BU has zealous sports fans, like these cheering the men's basketball team on to victory in the 1997 America East championship game against Drexel University, but they do not become unruly, say BU officials, as have fans at some recent professional events. Photo by Fred Sway


Nor are the problems confined to the big leagues. "I think fans at college events are modeling what they see in the pros," Zaichkowsky says. It's well known, for instance, that hockey fans must choose their seats carefully at BU's Walter Brown Arena, as crowd exuberance there is known to be as formidable for parents as for opposing goaltenders.

"I wouldn't sit anywhere near Section 8 again with my kids," says Chris Cakebread, an assistant professor in COM and season ticket holder, who once purchased front row seats in the section designated for BU students. "I was there with my sons, who were 7 and 10 at the time, and every word you heard was a f-word. We had to leave."

Small beans compared to the bleachers at Fenway, maybe. Cakebread admits that the BU students' antics -- offering an opposing goaltender a sieve, enticing BU's most emotionally invested fan, Brian "Sasquatch" Zive (CAS'94), to show his body hair -- are merely amusing, for the most part. And Alan Weinberger, BU's assistant athletic director in charge of facilities, says that in the 30 years he's worked at BU, there's never been a need to increase security or for informative announcements before hockey games detailing expected behavior. He points out that shouting obscenities is a removable offense at BU events.

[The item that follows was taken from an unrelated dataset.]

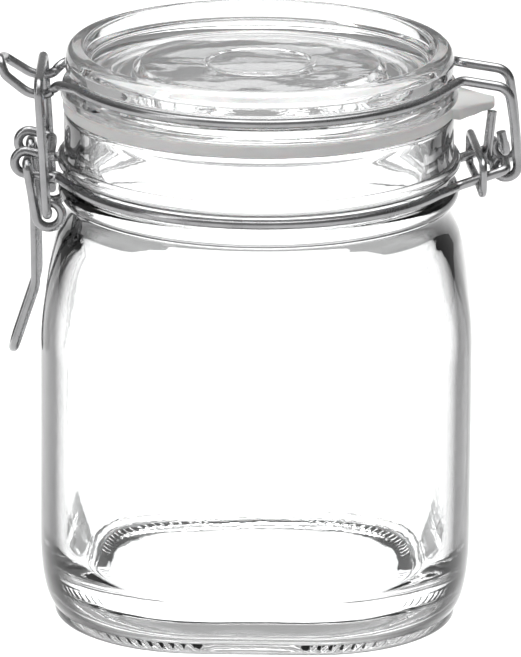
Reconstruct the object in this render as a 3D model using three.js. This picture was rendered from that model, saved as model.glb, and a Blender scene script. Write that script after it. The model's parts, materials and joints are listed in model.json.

Still, Zaichkowsky, who will be part of a team of consultants advising on security at the 2000 Summer Olympic games in Sydney, Australia, insists that fan education is the most underrated and underused tool in controlling bad behavior at sporting events.

"We need to educate people in a consistent way about what is permissible behavior," he says. "When they get inside the stadium, they think it's a place where they can vent their anger. Then, when one person acts up, another joins and it grows and grows." He advocates that public service announcements about proper behavior be broadcast at games and on television.

Len Zaichkowsky

Len Zaichkowsky, an SED professor of developmental studies and counseling and curriculum and teaching, says that public service announcements informing sports fans about expected behavior in arenas should be broadcast on television and at sporting events. Photo by Vernon Doucette


A gender divide
Fans at women's athletic events, interestingly, tend to adhere to common rules of decency. "The fans at women's events are passionate, but I don't think I've ever heard a distasteful or rude remark directed at a player or coach," says Jack Falla (COM'67,'90), a former Sports Illustrated staff writer, and a lecturer at the College of Communication, who frequently writes about both women's and men's sports at BU. "It's a completely different atmosphere."

The trouble at men's events occurs when fans forget that sporting arenas are public places where ordinary rules for social conduct apply, says Zaichkowsky. A likely explanation for the Ryder Cup incident, he says, is that many U.S. fans, while patriotic, aren't schooled in golf etiquette.

"A lot of people who attended had probably never been to a major golf competition and just didn't know how to act," he says. "They acted like they were at a football game. Organizers were actually handing out educational pamphlets, but who's really going to sit there and read it?"

Zaichkowsky and many other observers, such as Boston columnist Will McDonough, suggest that national television commentators blew out of proportion the recent Fenway episode. Zaichkowsky calls it "a black mark on the city of Boston for nothing." Indeed, there have been far more disruptive incidents in other ballparks over the years.

But while Boston has been known for its civility, local sports fans are no exception to the recent national trend in worsening fan behavior, according to Zaichkowsky.

"Teams in all cities pretty much face the same problems," he says. "We don't know if fan education on a large scale will work, because we've never tried it. But we have to try it, before something far worse happens."